Force those proselytizers of GSE financial doom to explain exactly how they would applying their same “systemic risk” concerns to every large financial services company in the nation (several of which have far more assets and far less oversight than Fannie Mae and Freddie Mac)? Tip: Three of those commercial entities, needing tighter federal review, were mentioned in the previous paragraph.
“It’s Just The Same Old Song, With a Different Beat And A ..…”
Lastly, ask them, “Isn’t this whole GSE systemic risk charade the same old GOP campaign against Fannie Mae and Freddie Mac, started first by Ronald Reagan and designed to help the large commercial banks displace the GSEs in the secondary mortgage market, at higher costs and less mortgage variety for your constituents?”
Several years ago, some smart people carefully examined the variety of anti-GSE proposals and arguments, brought into congressional offices, since David Stockman first headed the OMB in 1993, and reduced them to one never changing, but still truthful, plaintive congressional plea:
“Senator/Congressman: Will you help me whack Fannie Mae and Freddie Mac so that my company/industry/other investors can charge your constituents higher prices for similar mortgage products, but not be as fair or efficient as the GSEs in their delivery?”
Always was--and still sounds like--a whining loser’s lament to me, just like the much flogged claim that the GSEs represent unique systemic risk.
(Bill's note: Let me reiterate what I stated, when I began this blog a few months ago.

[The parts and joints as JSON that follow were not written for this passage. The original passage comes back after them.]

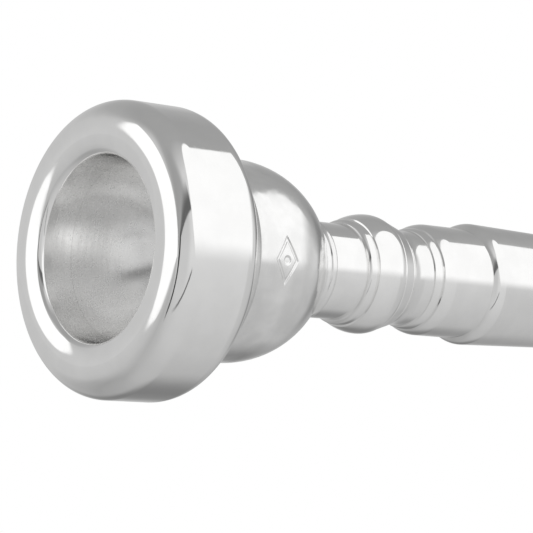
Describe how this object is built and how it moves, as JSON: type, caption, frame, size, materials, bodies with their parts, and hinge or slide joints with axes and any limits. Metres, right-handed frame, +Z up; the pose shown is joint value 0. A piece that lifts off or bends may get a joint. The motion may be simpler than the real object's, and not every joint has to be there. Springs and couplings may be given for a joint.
{
  "type": "trumpet mouthpiece",
  "caption": "Silver-plated brass cup mouthpiece with a screw rim, bowl-shaped cup, turned bead and collar, and a tapered shank.",
  "frame": {"origin": "centre of the small end of the shank, on the mouthpiece's axis", "axes": "+X along the axis from the rim towards the small end of the shank, so the rim faces -X; +Z up; the stamp on the bowl faces -Y"},
  "size_m": [0.088, 0.0268, 0.0268],
  "materials": {
    "silver_plated_brass": "polished silver plate over brass",
    "seal_rubber": "matt black nitrile"
  },
  "bodies": {
    "shank": {"backbore_shank": "silver_plated_brass"},
    "shank_seal": {"backbore_o_ring": "seal_rubber"},
    "cup": {"cup": "silver_plated_brass"},
    "rim_seal": {"rim_o_ring": "seal_rubber"},
    "rim": {"rim": "silver_plated_brass"}
  },
  "joints": [
    {"name": "cup_turn", "type": "hinge", "parent": "shank", "child": "shank_seal", "pos_m": [-0.06452, 0, 0], "axis": [-1, 0, 0], "range_deg": [0, 2525]},
    {"name": "cup_travel", "type": "slide", "parent": "shank_seal", "child": "cup", "axis": [-1, 0, 0], "range_m": [0, 0.00525]},
    {"name": "rim_turn", "type": "hinge", "parent": "cup", "child": "rim_seal", "pos_m": [-0.0797, 0, 0], "axis": [-1, 0, 0], "range_deg": [0, 1625]},
    {"name": "rim_travel", "type": "slide", "parent": "rim_seal", "child": "rim", "axis": [-1, 0, 0], "range_m": [0, 0.00337]}
  ],
  "couplings": [
    {"joint": "cup_turn", "follows": "cup_travel", "rad_per_m": 8377.6},
    {"joint": "rim_turn", "follows": "rim_travel", "rad_per_m": 8377.6}
  ]
}
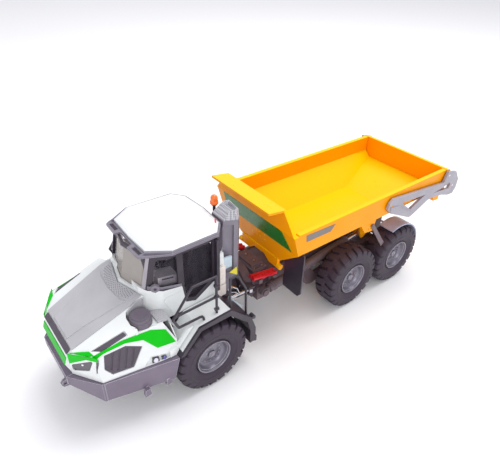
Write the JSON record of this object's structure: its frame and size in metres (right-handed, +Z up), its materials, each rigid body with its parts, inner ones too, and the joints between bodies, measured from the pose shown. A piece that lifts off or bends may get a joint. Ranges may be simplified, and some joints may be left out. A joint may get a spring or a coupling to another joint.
{
  "type": "articulated dump truck scale model",
  "caption": "Three-axle articulated dump truck scale model with centre-pivot steering, rolling wheels, tipping load bed and a tailgate hung on two arms.",
  "frame": {"origin": "middle of the footprint on the ground, on the centre plane of the truck", "axes": "+Z up, +Y toward the tailgate, so the truck faces -Y, and +X is the truck's left"},
  "size_m": [0.0588, 0.2108, 0.0724],
  "materials": {
    "white_enamel": "glossy die-cast enamel",
    "yellow_enamel": "glossy die-cast enamel",
    "grey_casting": "satin grey enamel on die-cast metal",
    "dark_casting": "satin dark grey enamel on die-cast metal",
    "black_plastic": "moulded satin black plastic",
    "grey_plastic": "moulded satin grey plastic",
    "light_grey_plastic": "moulded satin light grey plastic",
    "clear_plastic": "clear moulded styrene",
    "amber_plastic": "translucent amber plastic",
    "rim_grey": "satin grey enamel",
    "tyre_rubber": "moulded soft black rubber",
    "plate_grey": "satin light grey enamel",
    "green_enamel": "glossy bright green enamel",
    "panel_green": "glossy dark green enamel",
    "red_plastic": "moulded glossy red plastic",
    "smoked_plastic": "dark clear moulded lamp lens",
    "silver_steel": "bright drawn steel"
  },
  "bodies": {
    "tractor": {"front_frame": "dark_casting", "front_bumper": "grey_casting", "bonnet": "white_enamel", "bonnet_deck": "plate_grey", "green_bands": "green_enamel", "front_grille": "grey_plastic", "headlamps": "smoked_plastic", "filler_cap": "grey_plastic", "step_panels": "plate_grey", "cab_shell": "white_enamel", "cab_pillars": "black_plastic", "roof_visor": "grey_plastic", "cab_roof": "white_enamel", "cab_glass": "clear_plastic", "cab_interior": "black_plastic", "exhaust_stack": "grey_plastic", "stack_cap": "light_grey_plastic", "beacon": "amber_plastic", "front_fenders": "black_plastic"},
    "hitch": {"hitch_yoke": "dark_casting"},
    "rear_chassis": {"rear_frame": "dark_casting", "hitch_pipes": "red_plastic", "mudguards": "light_grey_plastic"},
    "tub": {"bed": "yellow_enamel", "bed_panel": "panel_green", "mudflaps": "black_plastic", "bed_struts": "light_grey_plastic"},
    "gate": {"tailgate": "yellow_enamel", "gate_arms": "light_grey_plastic"},
    "wheel_set_front_left": {"wheel_front_left": "rim_grey", "tyre_front_left": "tyre_rubber"},
    "wheel_set_front_right": {"wheel_front_right": "rim_grey", "tyre_front_right": "tyre_rubber"},
    "wheel_set_middle_left": {"wheel_middle_left": "rim_grey", "tyre_middle_left": "tyre_rubber"},
    "wheel_set_middle_right": {"wheel_middle_right": "rim_grey", "tyre_middle_right": "tyre_rubber"},
    "wheel_set_rear_left": {"wheel_rear_left": "rim_grey", "tyre_rear_left": "tyre_rubber"},
    "wheel_set_rear_right": {"wheel_rear_right": "rim_grey", "tyre_rear_right": "tyre_rubber"},
    "tip_cylinder_left": {"tip_barrel_left": "grey_casting"},
    "tip_ram_left": {"tip_rod_left": "silver_steel"},
    "tip_cylinder_right": {"tip_barrel_right": "grey_casting"},
    "tip_ram_right": {"tip_rod_right": "silver_steel"},
    "steer_cylinder_left": {"steer_barrel_left": "dark_casting"},
    "steer_ram_left": {"steer_rod_left": "silver_steel"},
    "steer_cylinder_right": {"steer_barrel_right": "dark_casting"},
    "steer_ram_right": {"steer_rod_right": "silver_steel"}
  },
  "joints": [
    {"name": "steer", "type": "hinge", "parent": "tractor", "child": "hitch", "pos_m": [0, -0.0271, 0.022], "axis": [0, 0, 1], "range_deg": [-40, 40]},
    {"name": "oscillation", "type": "hinge", "parent": "hitch", "child": "rear_chassis", "pos_m": [0, -0.0271, 0.022], "axis": [0, 1, 0], "range_deg": [-10, 10]},
    {"name": "front_left_wheel_spin", "type": "hinge", "parent": "tractor", "child": "wheel_set_front_left", "pos_m": [0.023, -0.0516, 0.01615], "axis": [1, 0, 0], "continuous": true},
    {"name": "front_right_wheel_spin", "type": "hinge", "parent": "tractor", "child": "wheel_set_front_right", "pos_m": [-0.023, -0.0516, 0.01615], "axis": [1, 0, 0], "continuous": true},
    {"name": "middle_left_wheel_spin", "type": "hinge", "parent": "rear_chassis", "child": "wheel_set_middle_left", "pos_m": [0.023, 0.0305, 0.01615], "axis": [1, 0, 0], "continuous": true},
    {"name": "middle_right_wheel_spin", "type": "hinge", "parent": "rear_chassis", "child": "wheel_set_middle_right", "pos_m": [-0.023, 0.0305, 0.01615], "axis": [1, 0, 0], "continuous": true},
    {"name": "rear_left_wheel_spin", "type": "hinge", "parent": "rear_chassis", "child": "wheel_set_rear_left", "pos_m": [0.023, 0.0641, 0.01615], "axis": [1, 0, 0], "continuous": true},
    {"name": "rear_right_wheel_spin", "type": "hinge", "parent": "rear_chassis", "child": "wheel_set_rear_right", "pos_m": [-0.023, 0.0641, 0.01615], "axis": [1, 0, 0], "continuous": true},
    {"name": "bed_tip", "type": "hinge", "parent": "rear_chassis", "child": "tub", "pos_m": [0, 0.0704, 0.032], "axis": [-1, 0, 0], "range_deg": [0, 70]},
    {"name": "tailgate_swing", "type": "hinge", "parent": "tub", "child": "gate", "pos_m": [0, 0.049, 0.0506], "axis": [1, 0, 0], "range_deg": [0, 40]},
    {"name": "tip_cylinder_left_swing", "type": "hinge", "parent": "rear_chassis", "child": "tip_cylinder_left", "pos_m": [0.0135, -0.0142, 0.0208], "axis": [1, 0, 0], "range_deg": [0, 15.26]},
    {"name": "tip_ram_left_slide", "type": "slide", "parent": "tip_cylinder_left", "child": "tip_ram_left", "axis": [0, 0.9926, 0.1211], "range_m": [0, 0.01632]},
    {"name": "tip_cylinder_right_swing", "type": "hinge", "parent": "rear_chassis", "child": "tip_cylinder_right", "pos_m": [-0.0135, -0.0142, 0.0208], "axis": [1, 0, 0], "range_deg": [0, 15.26]},
    {"name": "tip_ram_right_slide", "type": "slide", "parent": "tip_cylinder_right", "child": "tip_ram_right", "axis": [0, 0.9926, 0.1211], "range_m": [0, 0.01632]},
    {"name": "steer_cylinder_left_swing", "type": "hinge", "parent": "tractor", "child": "steer_cylinder_left", "pos_m": [0.0105, -0.0546, 0.0246], "axis": [0, 0, 1], "range_deg": [-6.68, 6.68]},
    {"name": "steer_ram_left_slide", "type": "slide", "parent": "steer_cylinder_left", "child": "steer_ram_left", "axis": [0.0447, 0.999, 0], "range_m": [-0.00781, 0.00781]},
    {"name": "steer_cylinder_right_swing", "type": "hinge", "parent": "tractor", "child": "steer_cylinder_right", "pos_m": [-0.0105, -0.0546, 0.0246], "axis": [0, 0, 1], "range_deg": [-6.68, 6.68]},
    {"name": "steer_ram_right_slide", "type": "slide", "parent": "steer_cylinder_right", "child": "steer_ram_right", "axis": [-0.0447, 0.999, 0], "range_m": [-0.00781, 0.00781]}
  ],
  "couplings": [
    {"joint": "tip_cylinder_left_swing", "follows": "bed_tip", "ratio": 0.21799},
    {"joint": "tip_ram_left_slide", "follows": "bed_tip", "m_per_rad": 0.013358},
    {"joint": "tip_cylinder_right_swing", "follows": "bed_tip", "ratio": 0.21799},
    {"joint": "tip_ram_right_slide", "follows": "bed_tip", "m_per_rad": 0.013358},
    {"joint": "steer_cylinder_left_swing", "follows": "steer", "ratio": 0.167},
    {"joint": "steer_ram_left_slide", "follows": "steer", "m_per_rad": 0.011192},
    {"joint": "steer_cylinder_right_swing", "follows": "steer", "ratio": 0.167},
    {"joint": "steer_ram_right_slide", "follows": "steer", "m_per_rad": -0.011192}
  ]
}
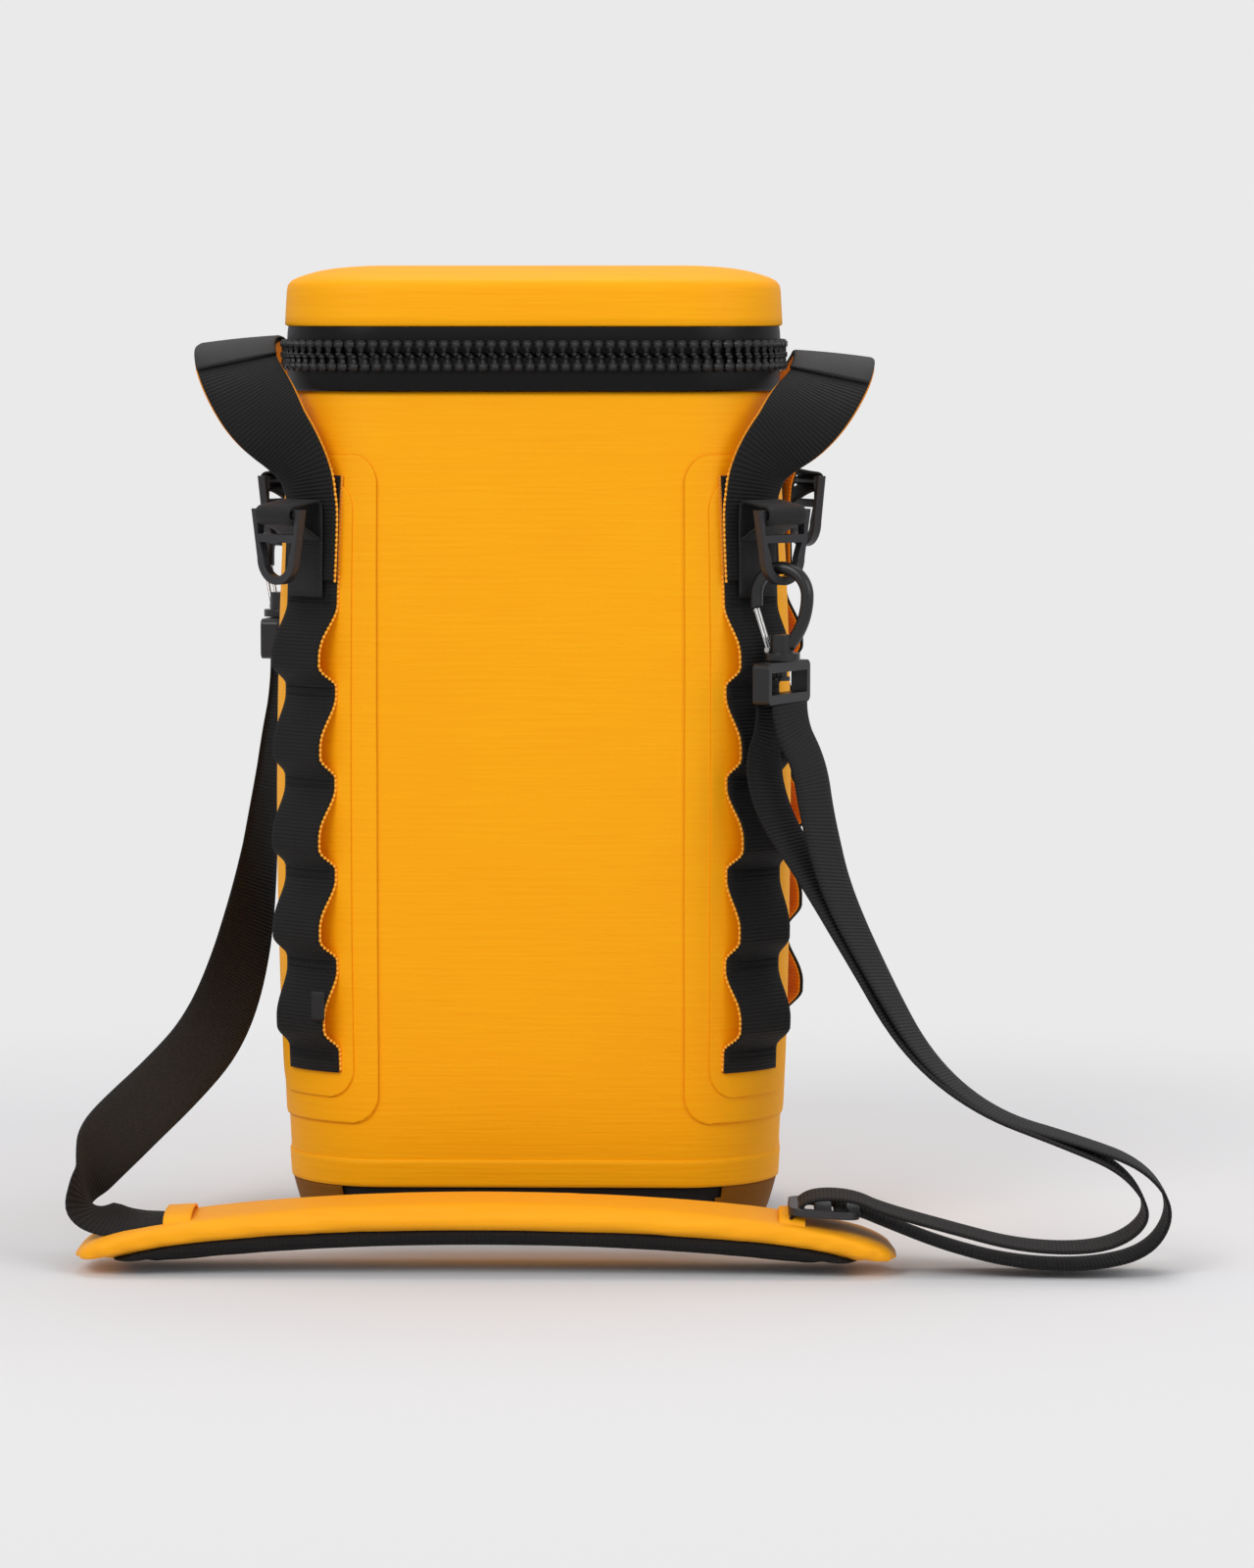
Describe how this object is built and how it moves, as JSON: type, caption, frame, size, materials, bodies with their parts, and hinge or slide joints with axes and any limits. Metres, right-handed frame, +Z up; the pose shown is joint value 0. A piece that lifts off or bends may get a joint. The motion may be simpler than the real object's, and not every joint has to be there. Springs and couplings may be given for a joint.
{
  "type": "soft cooler bag",
  "caption": "Soft insulated zip-top bag with corner webbing chains, side handles, plastic rings and a clip-on padded shoulder strap.",
  "frame": {"origin": "centre of the footprint on the ground, without the shoulder strap and its pad", "axes": "+Z up, front of the bag towards -Y, +X to the viewer's right"},
  "size_m": [0.5877, 0.3225, 0.537],
  "materials": {
    "coated_fabric": "yellow-orange coated ripstop, fine crosswise ribs",
    "black_webbing": "black ribbed webbing",
    "orange_lining": "orange webbing lining",
    "base_rubber": "black moulded base",
    "foam": "closed-cell insulation foam",
    "liner_fabric": "grey wipe-clean film liner",
    "zip_tape": "satin black coated zip tape",
    "zip_plastic": "black moulded zip teeth",
    "ring_plastic": "black acetal, satin",
    "grip_fabric": "smooth black grip sleeve",
    "hook_plastic": "black powder-coated snap hook",
    "gate_steel": "bright steel wire",
    "mesh_fabric": "black spacer mesh",
    "patch_fabric": "coated ripstop, welded",
    "label_fabric": "black label cloth, bare"
  },
  "bodies": {
    "bag": {"base_tray": "base_rubber", "base_corners": "coated_fabric", "body_shell": "coated_fabric", "hem_band": "coated_fabric", "wall_foam": "foam", "floor_foam": "foam", "inner_liner": "liner_fabric", "liner_rim": "liner_fabric", "corner_patch_front_left": "coated_fabric", "corner_patch_front_right": "coated_fabric", "corner_patch_back_left": "coated_fabric", "corner_patch_back_right": "coated_fabric", "chain_backings": "patch_fabric", "daisy_chain_front_left": "black_webbing", "daisy_chain_front_right": "black_webbing", "daisy_chain_back_left": "black_webbing", "daisy_chain_back_right": "black_webbing", "chain_lining_front_left": "orange_lining", "chain_lining_front_right": "orange_lining", "chain_lining_back_left": "orange_lining", "chain_lining_back_right": "orange_lining", "lower_zip_tape": "zip_tape", "lower_zip_teeth": "zip_plastic", "lid_hinge_strip": "zip_tape", "ring_tabs": "black_webbing", "label_tab": "label_fabric", "strap_front_outer": "black_webbing", "strap_front_inner": "black_webbing", "strap_rear": "black_webbing", "pad_mesh": "mesh_fabric", "pad_cushion": "coated_fabric", "pad_keepers": "coated_fabric", "tri_glide": "ring_plastic"},
    "lid": {"lid_shell": "coated_fabric", "lid_foam": "foam", "lid_liner": "liner_fabric", "upper_zip_tape": "zip_tape", "upper_zip_teeth": "zip_plastic"},
    "zip_slider": {"zip_slider": "zip_plastic"},
    "zip_puller": {"zip_puller": "zip_plastic"},
    "handle_left": {"handle_left": "black_webbing", "handle_lining_left": "orange_lining", "handle_grip_left": "grip_fabric"},
    "handle_right": {"handle_right": "black_webbing", "handle_lining_right": "orange_lining", "handle_grip_right": "grip_fabric"},
    "ring_front_left": {"d_ring_front_left": "ring_plastic"},
    "ring_front_right": {"d_ring_front_right": "ring_plastic"},
    "ring_back_left": {"d_ring_back_left": "ring_plastic"},
    "ring_back_right": {"d_ring_back_right": "ring_plastic"},
    "clip_front": {"clip_base_front": "hook_plastic"},
    "hook_front": {"hook_body_front": "hook_plastic"},
    "gate_front": {"hook_gate_front": "gate_steel"},
    "clip_rear": {"clip_base_rear": "hook_plastic"},
    "hook_rear": {"hook_body_rear": "hook_plastic"},
    "gate_rear": {"hook_gate_rear": "gate_steel"}
  },
  "joints": [
    {"name": "lid_open", "type": "hinge", "parent": "bag", "child": "lid", "pos_m": [0, 0.0995, 0.488], "axis": [-1, 0, 0], "range_deg": [0, 105], "deforming": ["lid_hinge_strip"]},
    {"name": "zip_slider_travel", "type": "hinge", "parent": "bag", "child": "zip_slider", "pos_m": [-0.081, 0.0475, 0.482], "axis": [0, 0, 1], "range_deg": [0, 24]},
    {"name": "zip_puller_swing", "type": "hinge", "parent": "zip_slider", "child": "zip_puller", "pos_m": [-0.10351, 0.10322, 0.4834], "axis": [0.9272, 0.3746, 0], "range_deg": [-2, 80]},
    {"name": "handle_left_swing", "type": "hinge", "parent": "bag", "child": "handle_left", "pos_m": [-0.1275, 0, 0.4265], "axis": [0, -1, 0], "range_deg": [0, 14]},
    {"name": "handle_right_swing", "type": "hinge", "parent": "bag", "child": "handle_right", "pos_m": [0.1275, 0, 0.4265], "axis": [0, 1, 0], "range_deg": [0, 14]},
    {"name": "ring_front_left_swing", "type": "hinge", "parent": "bag", "child": "ring_front_left", "pos_m": [-0.13654, -0.10918, 0.402], "axis": [-0.7431, 0.6691, 0], "range_deg": [-8, 75]},
    {"name": "ring_front_right_swing", "type": "hinge", "parent": "bag", "child": "ring_front_right", "pos_m": [0.13654, -0.10918, 0.402], "axis": [-0.7431, -0.6691, 0], "range_deg": [0, 22]},
    {"name": "ring_back_left_swing", "type": "hinge", "parent": "bag", "child": "ring_back_left", "pos_m": [-0.15139, 0.09148, 0.414], "axis": [0.5299, 0.848, 0], "range_deg": [0, 22]},
    {"name": "ring_back_right_swing", "type": "hinge", "parent": "bag", "child": "ring_back_right", "pos_m": [0.15139, 0.09148, 0.414], "axis": [0.5299, -0.848, 0], "range_deg": [-8, 75]},
    {"name": "clip_front_swing", "type": "hinge", "parent": "bag", "child": "clip_front", "pos_m": [0.13654, -0.10918, 0.402], "axis": [-0.7431, -0.6691, 0], "range_deg": [0, 22], "deforming": ["strap_front_outer", "strap_front_inner"]},
    {"name": "hook_front_swivel", "type": "hinge", "parent": "clip_front", "child": "hook_front", "pos_m": [0.13654, -0.10918, 0.322], "axis": [0, 0, 1], "range_deg": [-12, 12]},
    {"name": "gate_front_open", "type": "hinge", "parent": "hook_front", "child": "gate_front", "pos_m": [0.12959, -0.10609, 0.3288], "axis": [0.4067, 0.9135, 0], "range_deg": [0, 22], "stiffness_Nm_per_rad": 0.02, "springref_deg": -8.59},
    {"name": "clip_rear_swing", "type": "hinge", "parent": "bag", "child": "clip_rear", "pos_m": [-0.15139, 0.09148, 0.414], "axis": [0.5299, 0.848, 0], "range_deg": [0, 22], "deforming": ["strap_rear"]},
    {"name": "hook_rear_swivel", "type": "hinge", "parent": "clip_rear", "child": "hook_rear", "pos_m": [-0.15139, 0.09148, 0.334], "axis": [0, 0, 1], "range_deg": [-12, 12]},
    {"name": "gate_rear_open", "type": "hinge", "parent": "hook_rear", "child": "gate_rear", "pos_m": [-0.15564, 0.09778, 0.3408], "axis": [0.829, 0.5592, 0], "range_deg": [0, 22], "stiffness_Nm_per_rad": 0.02, "springref_deg": -8.59}
  ],
  "couplings": [
    {"joint": "clip_front_swing", "follows": "ring_front_right_swing", "ratio": 1},
    {"joint": "clip_rear_swing", "follows": "ring_back_left_swing", "ratio": 1}
  ]
}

I am retired. I do not work for Fannie Mae, Freddie Mac, any of their law, PR, and firms, or other interests in the financial services world. I have strong views on these GSE business and political issues, from working on them--for 20 years--for Fannie Mae. In an earlier 15 year period, prior to joining Fannie, I worked on similar and related matters, on Capitol Hill and in the federal financial regulatory world.)